#### [Data block]
+ + +

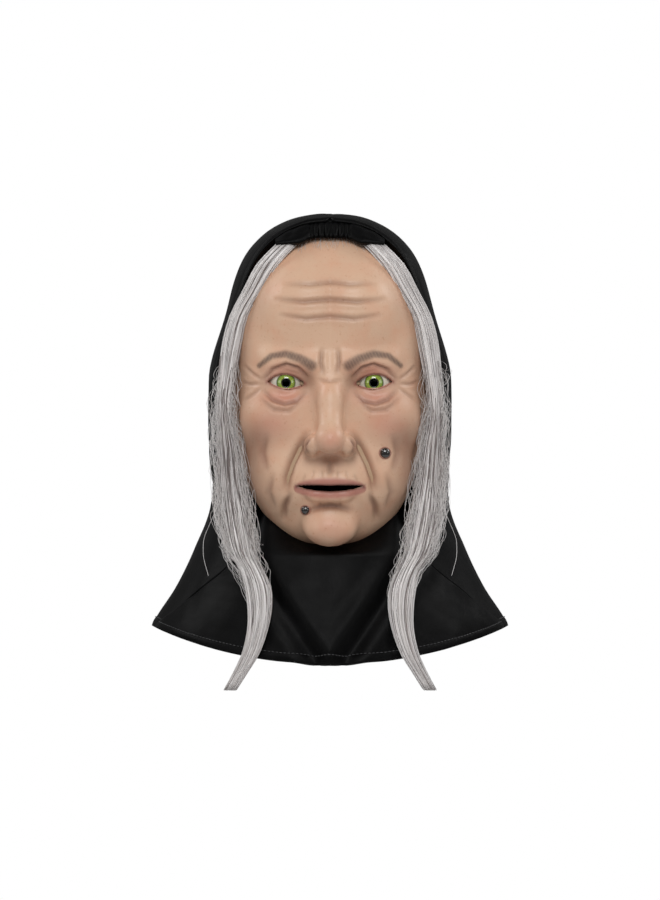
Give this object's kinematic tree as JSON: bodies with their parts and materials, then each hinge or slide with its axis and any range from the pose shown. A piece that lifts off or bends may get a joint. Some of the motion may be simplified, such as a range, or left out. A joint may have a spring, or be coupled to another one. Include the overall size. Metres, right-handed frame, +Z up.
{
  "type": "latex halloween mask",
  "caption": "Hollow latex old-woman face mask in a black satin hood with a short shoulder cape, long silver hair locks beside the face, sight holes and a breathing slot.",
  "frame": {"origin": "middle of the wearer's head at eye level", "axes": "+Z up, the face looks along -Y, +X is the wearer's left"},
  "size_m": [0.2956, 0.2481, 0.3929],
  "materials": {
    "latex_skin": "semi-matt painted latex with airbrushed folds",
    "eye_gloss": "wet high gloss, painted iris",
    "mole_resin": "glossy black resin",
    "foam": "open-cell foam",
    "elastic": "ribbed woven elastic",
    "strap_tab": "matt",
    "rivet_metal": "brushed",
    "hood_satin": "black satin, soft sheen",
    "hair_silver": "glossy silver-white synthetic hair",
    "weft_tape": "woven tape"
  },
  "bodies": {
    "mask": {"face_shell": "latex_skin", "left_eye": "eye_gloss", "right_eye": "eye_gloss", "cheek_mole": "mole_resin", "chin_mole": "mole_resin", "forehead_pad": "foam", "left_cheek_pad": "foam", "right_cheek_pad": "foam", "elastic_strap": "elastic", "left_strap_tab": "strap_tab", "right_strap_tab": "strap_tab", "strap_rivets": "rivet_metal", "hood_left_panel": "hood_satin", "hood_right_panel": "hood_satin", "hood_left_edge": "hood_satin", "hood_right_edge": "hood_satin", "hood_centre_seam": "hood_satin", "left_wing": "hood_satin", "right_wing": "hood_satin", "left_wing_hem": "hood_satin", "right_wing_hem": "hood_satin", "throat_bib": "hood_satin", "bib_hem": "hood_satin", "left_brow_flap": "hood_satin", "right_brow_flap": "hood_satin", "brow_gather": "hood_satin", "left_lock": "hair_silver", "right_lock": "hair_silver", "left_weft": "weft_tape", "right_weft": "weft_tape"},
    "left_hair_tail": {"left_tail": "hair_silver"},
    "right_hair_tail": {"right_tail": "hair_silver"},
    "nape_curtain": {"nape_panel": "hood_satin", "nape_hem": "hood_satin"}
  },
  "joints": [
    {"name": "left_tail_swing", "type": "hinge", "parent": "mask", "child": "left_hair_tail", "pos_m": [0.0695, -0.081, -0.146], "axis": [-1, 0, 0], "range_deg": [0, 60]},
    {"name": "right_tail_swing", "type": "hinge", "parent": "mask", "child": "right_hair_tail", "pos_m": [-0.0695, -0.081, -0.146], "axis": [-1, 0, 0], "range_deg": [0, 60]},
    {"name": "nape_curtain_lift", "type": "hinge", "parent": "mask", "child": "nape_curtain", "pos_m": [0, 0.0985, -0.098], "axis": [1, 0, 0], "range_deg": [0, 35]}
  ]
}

+ + +

#### [Problem statement]
Take the lines above and print them exactly.

#### [Completed task]
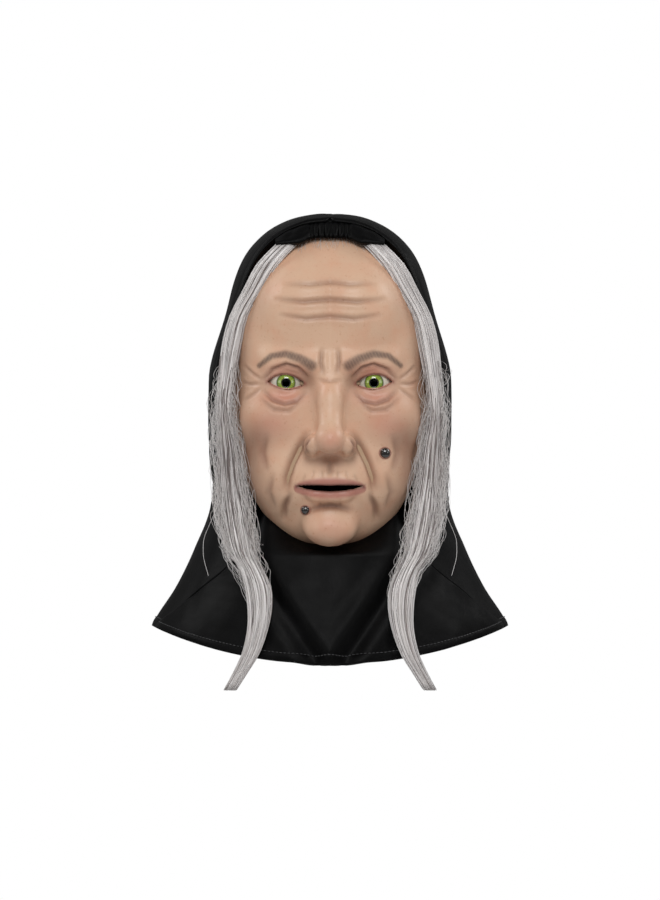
Give this object's kinematic tree as JSON: bodies with their parts and materials, then each hinge or slide with its axis and any range from the pose shown. A piece that lifts off or bends may get a joint. Some of the motion may be simplified, such as a range, or left out. A joint may have a spring, or be coupled to another one. Include the overall size. Metres, right-handed frame, +Z up.
{
  "type": "latex halloween mask",
  "caption": "Hollow latex old-woman face mask in a black satin hood with a short shoulder cape, long silver hair locks beside the face, sight holes and a breathing slot.",
  "frame": {"origin": "middle of the wearer's head at eye level", "axes": "+Z up, the face looks along -Y, +X is the wearer's left"},
  "size_m": [0.2956, 0.2481, 0.3929],
  "materials": {
    "latex_skin": "semi-matt painted latex with airbrushed folds",
    "eye_gloss": "wet high gloss, painted iris",
    "mole_resin": "glossy black resin",
    "foam": "open-cell foam",
    "elastic": "ribbed woven elastic",
    "strap_tab": "matt",
    "rivet_metal": "brushed",
    "hood_satin": "black satin, soft sheen",
    "hair_silver": "glossy silver-white synthetic hair",
    "weft_tape": "woven tape"
  },
  "bodies": {
    "mask": {"face_shell": "latex_skin", "left_eye": "eye_gloss", "right_eye": "eye_gloss", "cheek_mole": "mole_resin", "chin_mole": "mole_resin", "forehead_pad": "foam", "left_cheek_pad": "foam", "right_cheek_pad": "foam", "elastic_strap": "elastic", "left_strap_tab": "strap_tab", "right_strap_tab": "strap_tab", "strap_rivets": "rivet_metal", "hood_left_panel": "hood_satin", "hood_right_panel": "hood_satin", "hood_left_edge": "hood_satin", "hood_right_edge": "hood_satin", "hood_centre_seam": "hood_satin", "left_wing": "hood_satin", "right_wing": "hood_satin", "left_wing_hem": "hood_satin", "right_wing_hem": "hood_satin", "throat_bib": "hood_satin", "bib_hem": "hood_satin", "left_brow_flap": "hood_satin", "right_brow_flap": "hood_satin", "brow_gather": "hood_satin", "left_lock": "hair_silver", "right_lock": "hair_silver", "left_weft": "weft_tape", "right_weft": "weft_tape"},
    "left_hair_tail": {"left_tail": "hair_silver"},
    "right_hair_tail": {"right_tail": "hair_silver"},
    "nape_curtain": {"nape_panel": "hood_satin", "nape_hem": "hood_satin"}
  },
  "joints": [
    {"name": "left_tail_swing", "type": "hinge", "parent": "mask", "child": "left_hair_tail", "pos_m": [0.0695, -0.081, -0.146], "axis": [-1, 0, 0], "range_deg": [0, 60]},
    {"name": "right_tail_swing", "type": "hinge", "parent": "mask", "child": "right_hair_tail", "pos_m": [-0.0695, -0.081, -0.146], "axis": [-1, 0, 0], "range_deg": [0, 60]},
    {"name": "nape_curtain_lift", "type": "hinge", "parent": "mask", "child": "nape_curtain", "pos_m": [0, 0.0985, -0.098], "axis": [1, 0, 0], "range_deg": [0, 35]}
  ]
}